>> Begin INFORMATION PROVIDED

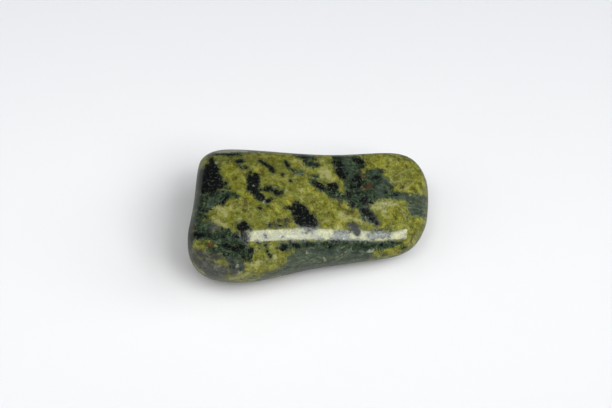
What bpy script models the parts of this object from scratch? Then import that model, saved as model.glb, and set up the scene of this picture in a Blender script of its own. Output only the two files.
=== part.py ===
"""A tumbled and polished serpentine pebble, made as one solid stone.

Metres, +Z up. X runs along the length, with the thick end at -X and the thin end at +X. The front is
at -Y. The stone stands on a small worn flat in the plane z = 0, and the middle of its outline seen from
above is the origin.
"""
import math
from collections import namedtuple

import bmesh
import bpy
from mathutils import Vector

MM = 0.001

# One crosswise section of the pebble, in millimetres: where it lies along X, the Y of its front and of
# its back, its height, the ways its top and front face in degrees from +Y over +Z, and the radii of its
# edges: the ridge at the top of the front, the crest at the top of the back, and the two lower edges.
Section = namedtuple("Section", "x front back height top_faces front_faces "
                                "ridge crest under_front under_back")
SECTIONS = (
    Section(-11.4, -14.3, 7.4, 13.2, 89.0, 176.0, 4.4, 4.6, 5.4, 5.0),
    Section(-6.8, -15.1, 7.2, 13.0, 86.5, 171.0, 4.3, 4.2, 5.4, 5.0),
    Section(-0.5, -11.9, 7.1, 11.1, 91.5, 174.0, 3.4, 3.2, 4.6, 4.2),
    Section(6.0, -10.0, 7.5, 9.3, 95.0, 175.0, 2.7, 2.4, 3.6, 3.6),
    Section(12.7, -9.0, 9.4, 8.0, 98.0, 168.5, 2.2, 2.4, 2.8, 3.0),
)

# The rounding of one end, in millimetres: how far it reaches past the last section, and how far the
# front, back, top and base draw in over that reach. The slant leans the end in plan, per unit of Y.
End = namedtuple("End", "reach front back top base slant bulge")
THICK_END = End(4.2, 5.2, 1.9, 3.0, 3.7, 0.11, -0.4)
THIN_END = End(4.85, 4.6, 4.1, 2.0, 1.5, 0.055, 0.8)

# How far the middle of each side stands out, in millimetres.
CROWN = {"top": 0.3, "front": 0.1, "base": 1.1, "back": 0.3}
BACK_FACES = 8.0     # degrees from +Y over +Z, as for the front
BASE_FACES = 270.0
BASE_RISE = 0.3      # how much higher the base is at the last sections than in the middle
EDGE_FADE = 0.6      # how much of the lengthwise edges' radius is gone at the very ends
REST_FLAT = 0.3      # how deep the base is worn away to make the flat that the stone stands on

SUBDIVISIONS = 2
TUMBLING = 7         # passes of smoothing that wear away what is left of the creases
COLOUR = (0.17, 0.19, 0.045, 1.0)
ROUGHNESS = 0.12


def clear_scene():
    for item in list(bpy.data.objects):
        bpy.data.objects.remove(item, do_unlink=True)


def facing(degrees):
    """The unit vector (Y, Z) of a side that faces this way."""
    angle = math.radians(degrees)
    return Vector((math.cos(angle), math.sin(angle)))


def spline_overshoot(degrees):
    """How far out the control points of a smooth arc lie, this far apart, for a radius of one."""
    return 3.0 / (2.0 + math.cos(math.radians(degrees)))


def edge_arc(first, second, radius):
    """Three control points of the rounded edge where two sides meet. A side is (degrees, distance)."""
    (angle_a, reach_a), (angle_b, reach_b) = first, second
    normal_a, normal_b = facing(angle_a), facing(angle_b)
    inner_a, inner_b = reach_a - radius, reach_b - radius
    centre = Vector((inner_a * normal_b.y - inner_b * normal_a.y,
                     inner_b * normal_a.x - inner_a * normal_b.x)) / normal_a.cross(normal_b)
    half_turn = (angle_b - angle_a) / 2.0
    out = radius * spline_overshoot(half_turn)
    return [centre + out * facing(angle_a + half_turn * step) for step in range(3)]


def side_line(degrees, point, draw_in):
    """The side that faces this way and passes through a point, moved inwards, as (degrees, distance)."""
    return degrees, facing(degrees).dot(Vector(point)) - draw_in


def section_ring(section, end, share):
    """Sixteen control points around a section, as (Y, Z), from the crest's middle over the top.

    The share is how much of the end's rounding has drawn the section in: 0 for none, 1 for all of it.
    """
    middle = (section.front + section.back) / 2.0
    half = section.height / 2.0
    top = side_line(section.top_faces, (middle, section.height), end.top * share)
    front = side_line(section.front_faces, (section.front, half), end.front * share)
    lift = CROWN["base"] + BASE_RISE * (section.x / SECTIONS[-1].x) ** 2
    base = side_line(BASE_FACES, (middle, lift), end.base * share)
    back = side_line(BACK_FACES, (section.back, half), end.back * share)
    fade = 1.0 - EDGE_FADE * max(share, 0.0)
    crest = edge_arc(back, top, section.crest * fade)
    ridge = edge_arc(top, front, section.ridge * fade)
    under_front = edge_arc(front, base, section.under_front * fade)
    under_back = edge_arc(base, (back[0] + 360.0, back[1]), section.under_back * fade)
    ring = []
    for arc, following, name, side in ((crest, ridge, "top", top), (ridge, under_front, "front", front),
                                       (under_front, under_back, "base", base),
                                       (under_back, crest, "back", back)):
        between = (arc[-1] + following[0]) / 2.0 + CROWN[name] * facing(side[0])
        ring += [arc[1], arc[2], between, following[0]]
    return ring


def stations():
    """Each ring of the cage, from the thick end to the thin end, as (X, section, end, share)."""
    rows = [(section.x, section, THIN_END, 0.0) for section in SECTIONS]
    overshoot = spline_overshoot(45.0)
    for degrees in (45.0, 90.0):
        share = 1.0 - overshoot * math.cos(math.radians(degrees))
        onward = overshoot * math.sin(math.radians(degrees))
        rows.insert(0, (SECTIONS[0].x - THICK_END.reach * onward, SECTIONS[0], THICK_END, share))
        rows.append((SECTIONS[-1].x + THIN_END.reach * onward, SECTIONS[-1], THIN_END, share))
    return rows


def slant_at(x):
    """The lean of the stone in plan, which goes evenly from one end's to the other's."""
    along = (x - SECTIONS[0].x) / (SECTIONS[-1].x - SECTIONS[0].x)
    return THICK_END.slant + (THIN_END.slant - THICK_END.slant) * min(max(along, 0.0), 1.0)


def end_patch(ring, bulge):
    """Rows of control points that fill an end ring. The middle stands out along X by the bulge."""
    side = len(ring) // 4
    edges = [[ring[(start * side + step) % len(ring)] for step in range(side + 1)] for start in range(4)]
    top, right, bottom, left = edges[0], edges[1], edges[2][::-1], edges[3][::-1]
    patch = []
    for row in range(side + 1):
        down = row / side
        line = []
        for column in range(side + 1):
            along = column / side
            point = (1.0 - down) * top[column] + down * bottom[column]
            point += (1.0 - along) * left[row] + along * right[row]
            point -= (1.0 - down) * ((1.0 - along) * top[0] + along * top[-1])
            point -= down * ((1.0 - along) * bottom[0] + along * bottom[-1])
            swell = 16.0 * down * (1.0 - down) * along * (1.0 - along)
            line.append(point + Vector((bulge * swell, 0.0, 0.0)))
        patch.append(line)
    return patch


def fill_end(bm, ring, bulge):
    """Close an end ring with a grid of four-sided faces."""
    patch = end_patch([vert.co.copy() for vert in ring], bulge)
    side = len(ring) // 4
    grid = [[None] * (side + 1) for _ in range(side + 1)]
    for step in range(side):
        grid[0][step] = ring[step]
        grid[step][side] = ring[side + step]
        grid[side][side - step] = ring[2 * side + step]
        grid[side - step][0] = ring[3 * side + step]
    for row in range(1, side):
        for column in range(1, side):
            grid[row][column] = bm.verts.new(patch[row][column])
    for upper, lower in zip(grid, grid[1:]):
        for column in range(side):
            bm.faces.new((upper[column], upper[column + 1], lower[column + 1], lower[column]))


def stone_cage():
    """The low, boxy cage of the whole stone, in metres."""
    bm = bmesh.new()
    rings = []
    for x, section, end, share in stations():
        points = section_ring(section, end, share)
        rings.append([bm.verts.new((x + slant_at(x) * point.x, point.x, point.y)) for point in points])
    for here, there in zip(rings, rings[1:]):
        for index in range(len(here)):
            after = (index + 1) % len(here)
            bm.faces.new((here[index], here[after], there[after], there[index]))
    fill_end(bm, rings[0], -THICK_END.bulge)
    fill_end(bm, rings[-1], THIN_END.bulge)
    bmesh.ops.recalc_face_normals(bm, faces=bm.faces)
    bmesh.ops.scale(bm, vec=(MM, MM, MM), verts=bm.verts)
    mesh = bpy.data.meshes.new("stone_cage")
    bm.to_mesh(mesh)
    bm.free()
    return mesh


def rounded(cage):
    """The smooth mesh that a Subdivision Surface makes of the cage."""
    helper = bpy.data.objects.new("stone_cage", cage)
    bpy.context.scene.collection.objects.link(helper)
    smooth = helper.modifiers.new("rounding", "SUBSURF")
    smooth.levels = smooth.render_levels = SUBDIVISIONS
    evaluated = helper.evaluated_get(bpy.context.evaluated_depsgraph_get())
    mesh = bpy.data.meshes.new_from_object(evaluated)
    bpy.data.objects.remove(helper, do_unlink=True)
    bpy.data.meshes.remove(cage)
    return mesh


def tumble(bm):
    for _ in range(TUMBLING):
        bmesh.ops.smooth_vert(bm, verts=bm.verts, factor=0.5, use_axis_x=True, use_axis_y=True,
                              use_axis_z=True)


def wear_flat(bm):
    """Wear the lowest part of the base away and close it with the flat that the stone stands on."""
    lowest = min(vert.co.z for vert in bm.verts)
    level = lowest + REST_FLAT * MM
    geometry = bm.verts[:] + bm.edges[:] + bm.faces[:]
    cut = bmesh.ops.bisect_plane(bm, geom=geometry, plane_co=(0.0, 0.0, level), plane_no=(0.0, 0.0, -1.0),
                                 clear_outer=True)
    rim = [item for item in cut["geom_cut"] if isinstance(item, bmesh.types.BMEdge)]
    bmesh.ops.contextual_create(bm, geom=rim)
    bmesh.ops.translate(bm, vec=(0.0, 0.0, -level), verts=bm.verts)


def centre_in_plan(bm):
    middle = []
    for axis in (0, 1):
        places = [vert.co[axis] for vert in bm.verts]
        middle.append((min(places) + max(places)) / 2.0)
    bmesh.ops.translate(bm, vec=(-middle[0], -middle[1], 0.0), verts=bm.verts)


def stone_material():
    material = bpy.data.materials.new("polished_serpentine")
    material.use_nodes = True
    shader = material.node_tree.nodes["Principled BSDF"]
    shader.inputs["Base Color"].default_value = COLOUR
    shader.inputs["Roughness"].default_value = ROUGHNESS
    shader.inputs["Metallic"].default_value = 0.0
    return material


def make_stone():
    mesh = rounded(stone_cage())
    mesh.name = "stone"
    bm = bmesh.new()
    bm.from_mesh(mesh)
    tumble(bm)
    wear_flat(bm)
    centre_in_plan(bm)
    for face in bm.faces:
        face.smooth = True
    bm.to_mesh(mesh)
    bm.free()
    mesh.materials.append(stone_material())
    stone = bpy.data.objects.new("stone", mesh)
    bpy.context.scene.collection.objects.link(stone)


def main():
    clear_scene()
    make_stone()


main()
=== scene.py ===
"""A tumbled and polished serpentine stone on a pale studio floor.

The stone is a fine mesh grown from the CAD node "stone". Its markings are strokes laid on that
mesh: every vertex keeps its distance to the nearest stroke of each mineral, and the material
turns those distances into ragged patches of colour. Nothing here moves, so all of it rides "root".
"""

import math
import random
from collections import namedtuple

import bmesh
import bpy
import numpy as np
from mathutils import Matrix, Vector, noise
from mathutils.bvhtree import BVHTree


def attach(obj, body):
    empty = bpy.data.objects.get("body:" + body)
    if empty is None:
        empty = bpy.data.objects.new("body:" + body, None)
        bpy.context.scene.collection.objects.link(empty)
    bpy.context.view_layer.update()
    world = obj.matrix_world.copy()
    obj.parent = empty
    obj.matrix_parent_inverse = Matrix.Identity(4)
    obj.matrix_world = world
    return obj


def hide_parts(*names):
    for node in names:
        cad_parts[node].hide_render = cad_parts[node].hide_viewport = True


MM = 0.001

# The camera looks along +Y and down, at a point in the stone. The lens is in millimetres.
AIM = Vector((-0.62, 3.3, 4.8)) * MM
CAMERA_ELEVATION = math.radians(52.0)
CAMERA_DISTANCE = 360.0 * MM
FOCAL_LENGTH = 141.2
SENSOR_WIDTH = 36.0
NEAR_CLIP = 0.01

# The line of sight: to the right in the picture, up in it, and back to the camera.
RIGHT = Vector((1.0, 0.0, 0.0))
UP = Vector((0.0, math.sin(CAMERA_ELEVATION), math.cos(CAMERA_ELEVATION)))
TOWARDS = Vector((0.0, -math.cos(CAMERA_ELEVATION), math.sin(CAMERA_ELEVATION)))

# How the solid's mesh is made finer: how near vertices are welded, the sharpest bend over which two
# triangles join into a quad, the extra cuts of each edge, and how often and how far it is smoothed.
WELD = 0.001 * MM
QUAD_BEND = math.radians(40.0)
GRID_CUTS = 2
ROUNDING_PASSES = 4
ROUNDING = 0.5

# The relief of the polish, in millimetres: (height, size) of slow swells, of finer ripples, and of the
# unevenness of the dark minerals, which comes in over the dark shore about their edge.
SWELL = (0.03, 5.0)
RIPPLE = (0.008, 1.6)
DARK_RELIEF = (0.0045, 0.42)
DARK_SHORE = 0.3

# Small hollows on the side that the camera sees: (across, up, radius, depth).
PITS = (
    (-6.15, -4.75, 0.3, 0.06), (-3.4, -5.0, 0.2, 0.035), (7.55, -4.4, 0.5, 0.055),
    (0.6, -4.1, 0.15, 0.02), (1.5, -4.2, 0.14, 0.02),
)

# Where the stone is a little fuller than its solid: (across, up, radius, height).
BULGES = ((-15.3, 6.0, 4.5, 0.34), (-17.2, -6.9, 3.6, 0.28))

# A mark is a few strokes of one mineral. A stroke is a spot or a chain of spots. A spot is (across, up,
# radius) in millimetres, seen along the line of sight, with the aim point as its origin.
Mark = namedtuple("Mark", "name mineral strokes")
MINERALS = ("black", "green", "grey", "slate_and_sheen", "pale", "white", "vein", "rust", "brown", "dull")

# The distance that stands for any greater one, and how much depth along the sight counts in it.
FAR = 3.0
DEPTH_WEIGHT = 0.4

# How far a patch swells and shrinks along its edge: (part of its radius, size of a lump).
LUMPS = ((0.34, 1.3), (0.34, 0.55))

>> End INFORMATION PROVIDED

=== STATED EXERCISE ===
In the listing above, reproduce the first line and each one after it through the line that contains "one solid stone.".

=== THE OUTPUT ===
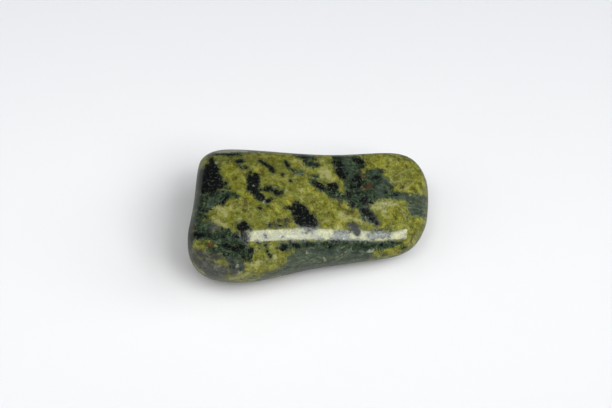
What bpy script models the parts of this object from scratch? Then import that model, saved as model.glb, and set up the scene of this picture in a Blender script of its own. Output only the two files.
=== part.py ===
"""A tumbled and polished serpentine pebble, made as one solid stone.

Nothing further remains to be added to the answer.